- **SET TASK**
Restate the complete material exactly.

- **AVAILABLE DATA**
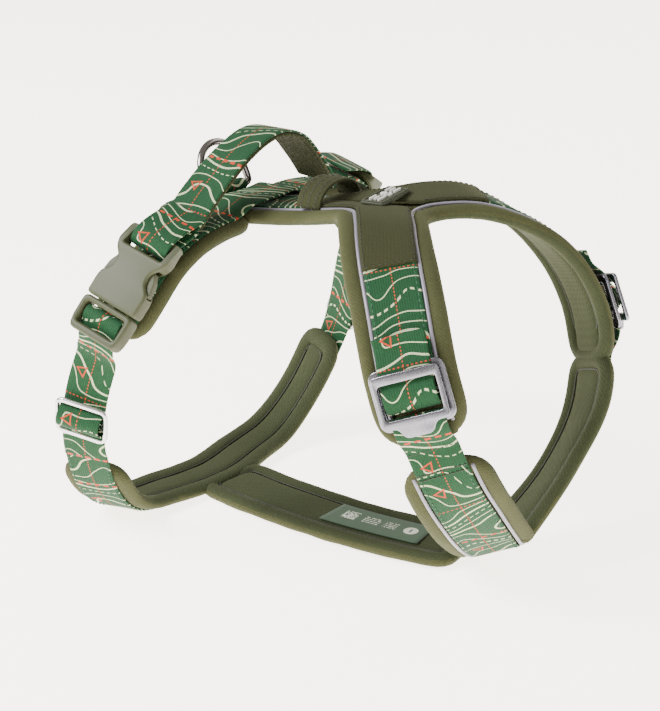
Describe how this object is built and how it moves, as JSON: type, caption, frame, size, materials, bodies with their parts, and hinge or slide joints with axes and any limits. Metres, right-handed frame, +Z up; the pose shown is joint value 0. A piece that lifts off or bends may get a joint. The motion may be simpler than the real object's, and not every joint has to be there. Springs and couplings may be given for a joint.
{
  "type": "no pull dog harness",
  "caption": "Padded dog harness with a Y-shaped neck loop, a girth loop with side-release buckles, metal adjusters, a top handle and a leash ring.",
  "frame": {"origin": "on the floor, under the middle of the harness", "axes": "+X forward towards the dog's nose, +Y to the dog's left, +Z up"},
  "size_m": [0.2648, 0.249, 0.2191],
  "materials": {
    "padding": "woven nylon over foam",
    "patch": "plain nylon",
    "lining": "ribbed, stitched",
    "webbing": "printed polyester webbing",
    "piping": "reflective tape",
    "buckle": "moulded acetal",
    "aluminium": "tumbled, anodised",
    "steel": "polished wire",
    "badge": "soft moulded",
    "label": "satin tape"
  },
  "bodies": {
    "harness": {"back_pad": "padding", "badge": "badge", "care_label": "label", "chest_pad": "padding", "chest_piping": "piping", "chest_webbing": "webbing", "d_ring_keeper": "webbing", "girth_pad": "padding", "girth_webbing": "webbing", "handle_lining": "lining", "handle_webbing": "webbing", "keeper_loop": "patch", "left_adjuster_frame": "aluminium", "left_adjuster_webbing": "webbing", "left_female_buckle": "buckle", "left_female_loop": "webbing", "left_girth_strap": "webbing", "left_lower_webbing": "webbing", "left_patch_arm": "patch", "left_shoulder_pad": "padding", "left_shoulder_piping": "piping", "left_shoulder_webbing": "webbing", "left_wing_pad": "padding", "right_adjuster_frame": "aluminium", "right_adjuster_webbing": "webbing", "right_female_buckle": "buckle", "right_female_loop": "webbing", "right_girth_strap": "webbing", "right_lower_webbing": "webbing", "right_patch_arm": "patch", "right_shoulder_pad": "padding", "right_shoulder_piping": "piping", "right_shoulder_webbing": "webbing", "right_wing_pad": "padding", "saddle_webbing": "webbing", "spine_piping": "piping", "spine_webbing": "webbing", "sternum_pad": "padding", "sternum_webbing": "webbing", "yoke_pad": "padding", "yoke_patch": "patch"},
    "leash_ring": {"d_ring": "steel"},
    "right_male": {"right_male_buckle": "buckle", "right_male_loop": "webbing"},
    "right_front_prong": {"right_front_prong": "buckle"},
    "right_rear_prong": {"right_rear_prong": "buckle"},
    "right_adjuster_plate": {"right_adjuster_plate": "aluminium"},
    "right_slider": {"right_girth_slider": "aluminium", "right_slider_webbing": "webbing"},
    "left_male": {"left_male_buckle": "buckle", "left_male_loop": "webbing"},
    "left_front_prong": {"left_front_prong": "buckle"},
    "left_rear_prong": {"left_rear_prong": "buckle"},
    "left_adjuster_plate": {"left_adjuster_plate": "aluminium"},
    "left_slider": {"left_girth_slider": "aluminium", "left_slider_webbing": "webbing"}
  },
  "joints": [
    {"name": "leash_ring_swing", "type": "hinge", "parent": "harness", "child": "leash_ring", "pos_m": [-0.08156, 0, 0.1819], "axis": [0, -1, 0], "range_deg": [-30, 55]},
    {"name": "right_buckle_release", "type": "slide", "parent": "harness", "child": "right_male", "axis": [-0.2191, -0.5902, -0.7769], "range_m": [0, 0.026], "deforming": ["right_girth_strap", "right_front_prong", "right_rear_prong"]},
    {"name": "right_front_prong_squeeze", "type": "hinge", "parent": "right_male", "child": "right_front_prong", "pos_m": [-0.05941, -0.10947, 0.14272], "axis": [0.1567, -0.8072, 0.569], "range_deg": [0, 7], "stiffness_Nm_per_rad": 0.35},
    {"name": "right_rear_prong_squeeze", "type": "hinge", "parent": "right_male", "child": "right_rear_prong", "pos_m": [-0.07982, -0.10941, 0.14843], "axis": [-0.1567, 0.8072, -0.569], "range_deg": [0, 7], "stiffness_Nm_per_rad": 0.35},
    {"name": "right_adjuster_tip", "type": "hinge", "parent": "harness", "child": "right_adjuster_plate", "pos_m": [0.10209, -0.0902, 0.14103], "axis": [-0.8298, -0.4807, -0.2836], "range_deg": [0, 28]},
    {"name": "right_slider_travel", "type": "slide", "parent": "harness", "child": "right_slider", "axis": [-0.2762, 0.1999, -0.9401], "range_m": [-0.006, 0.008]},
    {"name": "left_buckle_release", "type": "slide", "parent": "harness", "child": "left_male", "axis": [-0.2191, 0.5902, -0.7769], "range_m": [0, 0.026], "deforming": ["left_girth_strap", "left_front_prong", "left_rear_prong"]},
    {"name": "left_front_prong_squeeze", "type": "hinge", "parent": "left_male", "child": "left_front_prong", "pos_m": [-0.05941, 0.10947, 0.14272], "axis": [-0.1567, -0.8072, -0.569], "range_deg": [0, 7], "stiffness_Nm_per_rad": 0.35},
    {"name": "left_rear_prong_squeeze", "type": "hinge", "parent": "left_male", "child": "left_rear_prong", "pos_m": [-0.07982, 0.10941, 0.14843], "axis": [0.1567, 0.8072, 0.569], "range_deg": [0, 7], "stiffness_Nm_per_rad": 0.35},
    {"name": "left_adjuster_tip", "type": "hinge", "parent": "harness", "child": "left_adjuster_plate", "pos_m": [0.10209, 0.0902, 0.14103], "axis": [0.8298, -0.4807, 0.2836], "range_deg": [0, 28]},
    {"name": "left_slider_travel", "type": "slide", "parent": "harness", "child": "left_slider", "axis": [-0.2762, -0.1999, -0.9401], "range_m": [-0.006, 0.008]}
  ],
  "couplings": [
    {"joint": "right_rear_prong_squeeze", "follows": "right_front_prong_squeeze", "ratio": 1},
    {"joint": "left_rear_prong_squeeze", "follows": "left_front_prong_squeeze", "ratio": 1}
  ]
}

- **SOLUTION FOR THIS PROBLEM**
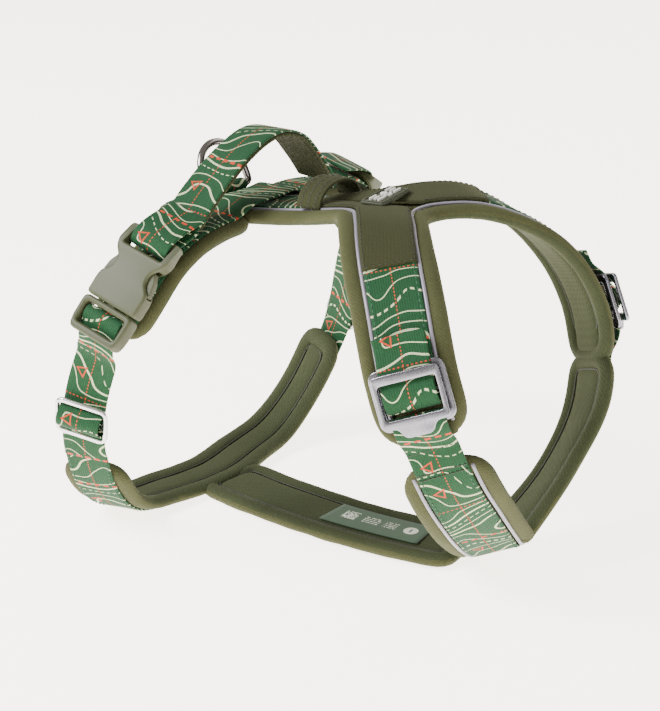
Describe how this object is built and how it moves, as JSON: type, caption, frame, size, materials, bodies with their parts, and hinge or slide joints with axes and any limits. Metres, right-handed frame, +Z up; the pose shown is joint value 0. A piece that lifts off or bends may get a joint. The motion may be simpler than the real object's, and not every joint has to be there. Springs and couplings may be given for a joint.
{
  "type": "no pull dog harness",
  "caption": "Padded dog harness with a Y-shaped neck loop, a girth loop with side-release buckles, metal adjusters, a top handle and a leash ring.",
  "frame": {"origin": "on the floor, under the middle of the harness", "axes": "+X forward towards the dog's nose, +Y to the dog's left, +Z up"},
  "size_m": [0.2648, 0.249, 0.2191],
  "materials": {
    "padding": "woven nylon over foam",
    "patch": "plain nylon",
    "lining": "ribbed, stitched",
    "webbing": "printed polyester webbing",
    "piping": "reflective tape",
    "buckle": "moulded acetal",
    "aluminium": "tumbled, anodised",
    "steel": "polished wire",
    "badge": "soft moulded",
    "label": "satin tape"
  },
  "bodies": {
    "harness": {"back_pad": "padding", "badge": "badge", "care_label": "label", "chest_pad": "padding", "chest_piping": "piping", "chest_webbing": "webbing", "d_ring_keeper": "webbing", "girth_pad": "padding", "girth_webbing": "webbing", "handle_lining": "lining", "handle_webbing": "webbing", "keeper_loop": "patch", "left_adjuster_frame": "aluminium", "left_adjuster_webbing": "webbing", "left_female_buckle": "buckle", "left_female_loop": "webbing", "left_girth_strap": "webbing", "left_lower_webbing": "webbing", "left_patch_arm": "patch", "left_shoulder_pad": "padding", "left_shoulder_piping": "piping", "left_shoulder_webbing": "webbing", "left_wing_pad": "padding", "right_adjuster_frame": "aluminium", "right_adjuster_webbing": "webbing", "right_female_buckle": "buckle", "right_female_loop": "webbing", "right_girth_strap": "webbing", "right_lower_webbing": "webbing", "right_patch_arm": "patch", "right_shoulder_pad": "padding", "right_shoulder_piping": "piping", "right_shoulder_webbing": "webbing", "right_wing_pad": "padding", "saddle_webbing": "webbing", "spine_piping": "piping", "spine_webbing": "webbing", "sternum_pad": "padding", "sternum_webbing": "webbing", "yoke_pad": "padding", "yoke_patch": "patch"},
    "leash_ring": {"d_ring": "steel"},
    "right_male": {"right_male_buckle": "buckle", "right_male_loop": "webbing"},
    "right_front_prong": {"right_front_prong": "buckle"},
    "right_rear_prong": {"right_rear_prong": "buckle"},
    "right_adjuster_plate": {"right_adjuster_plate": "aluminium"},
    "right_slider": {"right_girth_slider": "aluminium", "right_slider_webbing": "webbing"},
    "left_male": {"left_male_buckle": "buckle", "left_male_loop": "webbing"},
    "left_front_prong": {"left_front_prong": "buckle"},
    "left_rear_prong": {"left_rear_prong": "buckle"},
    "left_adjuster_plate": {"left_adjuster_plate": "aluminium"},
    "left_slider": {"left_girth_slider": "aluminium", "left_slider_webbing": "webbing"}
  },
  "joints": [
    {"name": "leash_ring_swing", "type": "hinge", "parent": "harness", "child": "leash_ring", "pos_m": [-0.08156, 0, 0.1819], "axis": [0, -1, 0], "range_deg": [-30, 55]},
    {"name": "right_buckle_release", "type": "slide", "parent": "harness", "child": "right_male", "axis": [-0.2191, -0.5902, -0.7769], "range_m": [0, 0.026], "deforming": ["right_girth_strap", "right_front_prong", "right_rear_prong"]},
    {"name": "right_front_prong_squeeze", "type": "hinge", "parent": "right_male", "child": "right_front_prong", "pos_m": [-0.05941, -0.10947, 0.14272], "axis": [0.1567, -0.8072, 0.569], "range_deg": [0, 7], "stiffness_Nm_per_rad": 0.35},
    {"name": "right_rear_prong_squeeze", "type": "hinge", "parent": "right_male", "child": "right_rear_prong", "pos_m": [-0.07982, -0.10941, 0.14843], "axis": [-0.1567, 0.8072, -0.569], "range_deg": [0, 7], "stiffness_Nm_per_rad": 0.35},
    {"name": "right_adjuster_tip", "type": "hinge", "parent": "harness", "child": "right_adjuster_plate", "pos_m": [0.10209, -0.0902, 0.14103], "axis": [-0.8298, -0.4807, -0.2836], "range_deg": [0, 28]},
    {"name": "right_slider_travel", "type": "slide", "parent": "harness", "child": "right_slider", "axis": [-0.2762, 0.1999, -0.9401], "range_m": [-0.006, 0.008]},
    {"name": "left_buckle_release", "type": "slide", "parent": "harness", "child": "left_male", "axis": [-0.2191, 0.5902, -0.7769], "range_m": [0, 0.026], "deforming": ["left_girth_strap", "left_front_prong", "left_rear_prong"]},
    {"name": "left_front_prong_squeeze", "type": "hinge", "parent": "left_male", "child": "left_front_prong", "pos_m": [-0.05941, 0.10947, 0.14272], "axis": [-0.1567, -0.8072, -0.569], "range_deg": [0, 7], "stiffness_Nm_per_rad": 0.35},
    {"name": "left_rear_prong_squeeze", "type": "hinge", "parent": "left_male", "child": "left_rear_prong", "pos_m": [-0.07982, 0.10941, 0.14843], "axis": [0.1567, 0.8072, 0.569], "range_deg": [0, 7], "stiffness_Nm_per_rad": 0.35},
    {"name": "left_adjuster_tip", "type": "hinge", "parent": "harness", "child": "left_adjuster_plate", "pos_m": [0.10209, 0.0902, 0.14103], "axis": [0.8298, -0.4807, 0.2836], "range_deg": [0, 28]},
    {"name": "left_slider_travel", "type": "slide", "parent": "harness", "child": "left_slider", "axis": [-0.2762, -0.1999, -0.9401], "range_m": [-0.006, 0.008]}
  ],
  "couplings": [
    {"joint": "right_rear_prong_squeeze", "follows": "right_front_prong_squeeze", "ratio": 1},
    {"joint": "left_rear_prong_squeeze", "follows": "left_front_prong_squeeze", "ratio": 1}
  ]
}